_TO DO_
Every line below should be repeated exactly.

::::::::

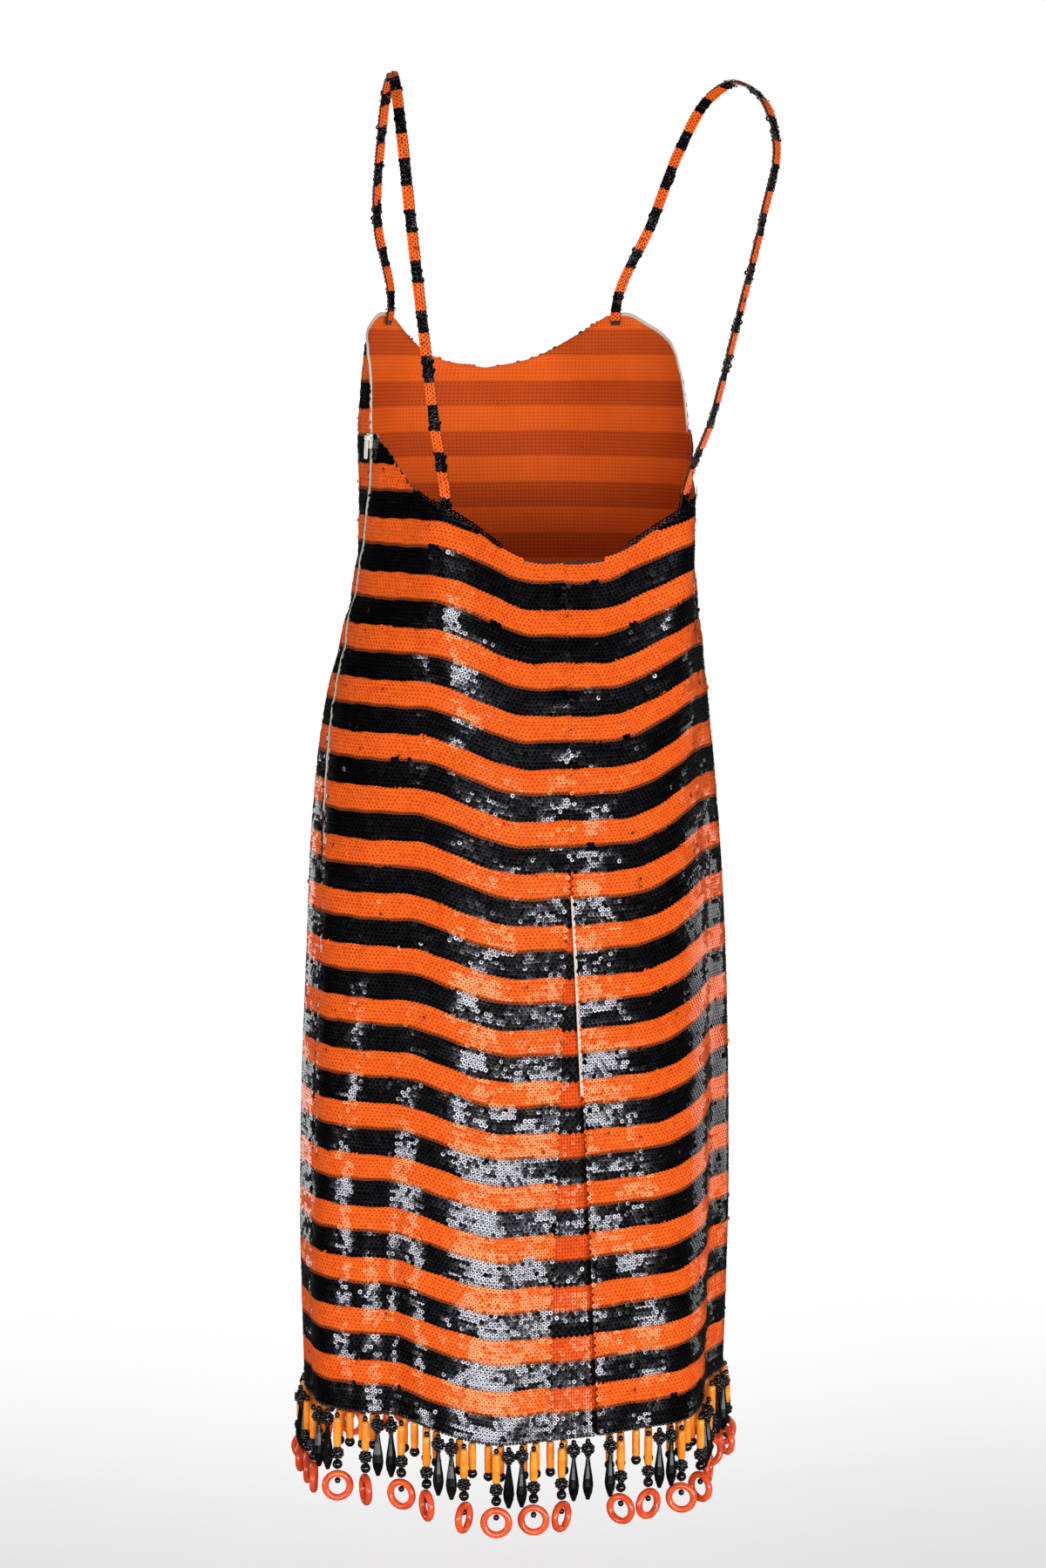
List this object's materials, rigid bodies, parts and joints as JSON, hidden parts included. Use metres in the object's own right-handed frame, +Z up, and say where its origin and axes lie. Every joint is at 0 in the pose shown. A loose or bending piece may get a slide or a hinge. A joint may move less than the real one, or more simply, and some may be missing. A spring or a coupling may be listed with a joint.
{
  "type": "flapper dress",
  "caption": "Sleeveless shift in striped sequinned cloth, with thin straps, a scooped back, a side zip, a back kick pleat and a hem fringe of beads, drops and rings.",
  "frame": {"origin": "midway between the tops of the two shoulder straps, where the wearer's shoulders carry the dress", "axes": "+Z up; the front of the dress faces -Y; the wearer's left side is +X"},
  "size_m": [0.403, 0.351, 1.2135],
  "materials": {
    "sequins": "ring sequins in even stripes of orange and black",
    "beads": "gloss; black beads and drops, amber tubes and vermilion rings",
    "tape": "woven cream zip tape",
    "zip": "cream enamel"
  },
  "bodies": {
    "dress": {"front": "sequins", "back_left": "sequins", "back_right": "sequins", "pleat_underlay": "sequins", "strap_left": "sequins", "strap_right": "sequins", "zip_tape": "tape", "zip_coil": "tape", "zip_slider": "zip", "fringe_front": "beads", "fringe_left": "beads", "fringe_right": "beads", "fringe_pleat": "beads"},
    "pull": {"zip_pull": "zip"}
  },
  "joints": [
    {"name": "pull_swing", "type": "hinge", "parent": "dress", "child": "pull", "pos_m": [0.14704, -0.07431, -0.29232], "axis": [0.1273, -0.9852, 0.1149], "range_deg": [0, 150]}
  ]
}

::::::::

_EXPECTED ANSWER_
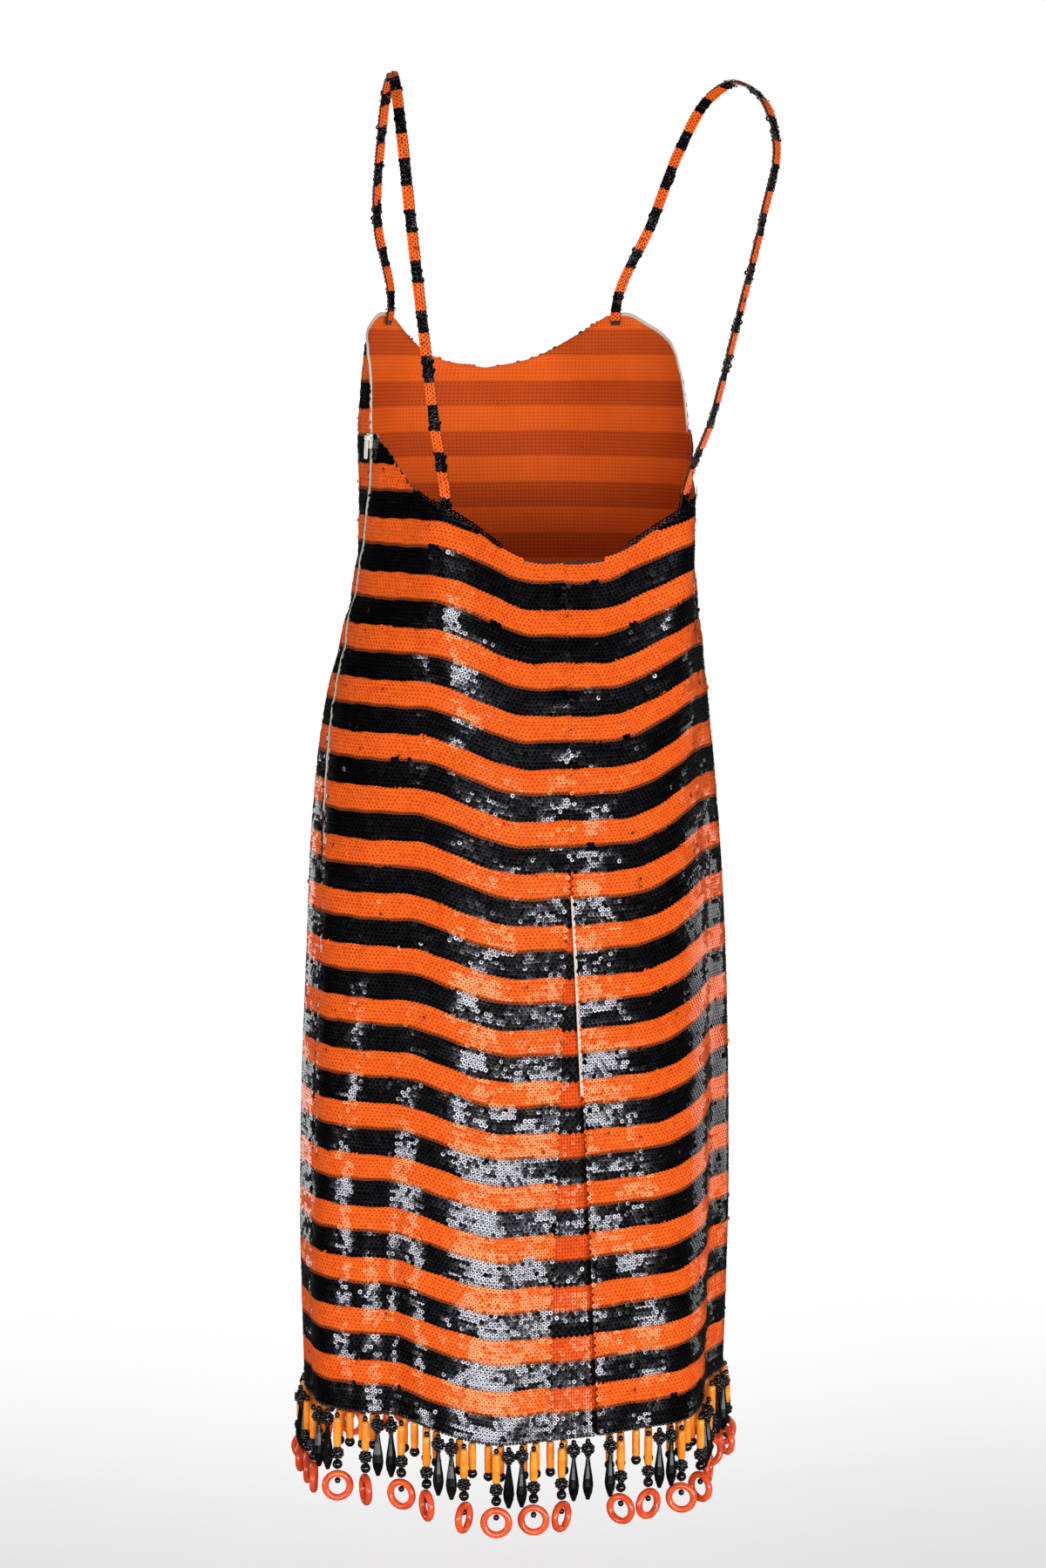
List this object's materials, rigid bodies, parts and joints as JSON, hidden parts included. Use metres in the object's own right-handed frame, +Z up, and say where its origin and axes lie. Every joint is at 0 in the pose shown. A loose or bending piece may get a slide or a hinge. A joint may move less than the real one, or more simply, and some may be missing. A spring or a coupling may be listed with a joint.
{
  "type": "flapper dress",
  "caption": "Sleeveless shift in striped sequinned cloth, with thin straps, a scooped back, a side zip, a back kick pleat and a hem fringe of beads, drops and rings.",
  "frame": {"origin": "midway between the tops of the two shoulder straps, where the wearer's shoulders carry the dress", "axes": "+Z up; the front of the dress faces -Y; the wearer's left side is +X"},
  "size_m": [0.403, 0.351, 1.2135],
  "materials": {
    "sequins": "ring sequins in even stripes of orange and black",
    "beads": "gloss; black beads and drops, amber tubes and vermilion rings",
    "tape": "woven cream zip tape",
    "zip": "cream enamel"
  },
  "bodies": {
    "dress": {"front": "sequins", "back_left": "sequins", "back_right": "sequins", "pleat_underlay": "sequins", "strap_left": "sequins", "strap_right": "sequins", "zip_tape": "tape", "zip_coil": "tape", "zip_slider": "zip", "fringe_front": "beads", "fringe_left": "beads", "fringe_right": "beads", "fringe_pleat": "beads"},
    "pull": {"zip_pull": "zip"}
  },
  "joints": [
    {"name": "pull_swing", "type": "hinge", "parent": "dress", "child": "pull", "pos_m": [0.14704, -0.07431, -0.29232], "axis": [0.1273, -0.9852, 0.1149], "range_deg": [0, 150]}
  ]
}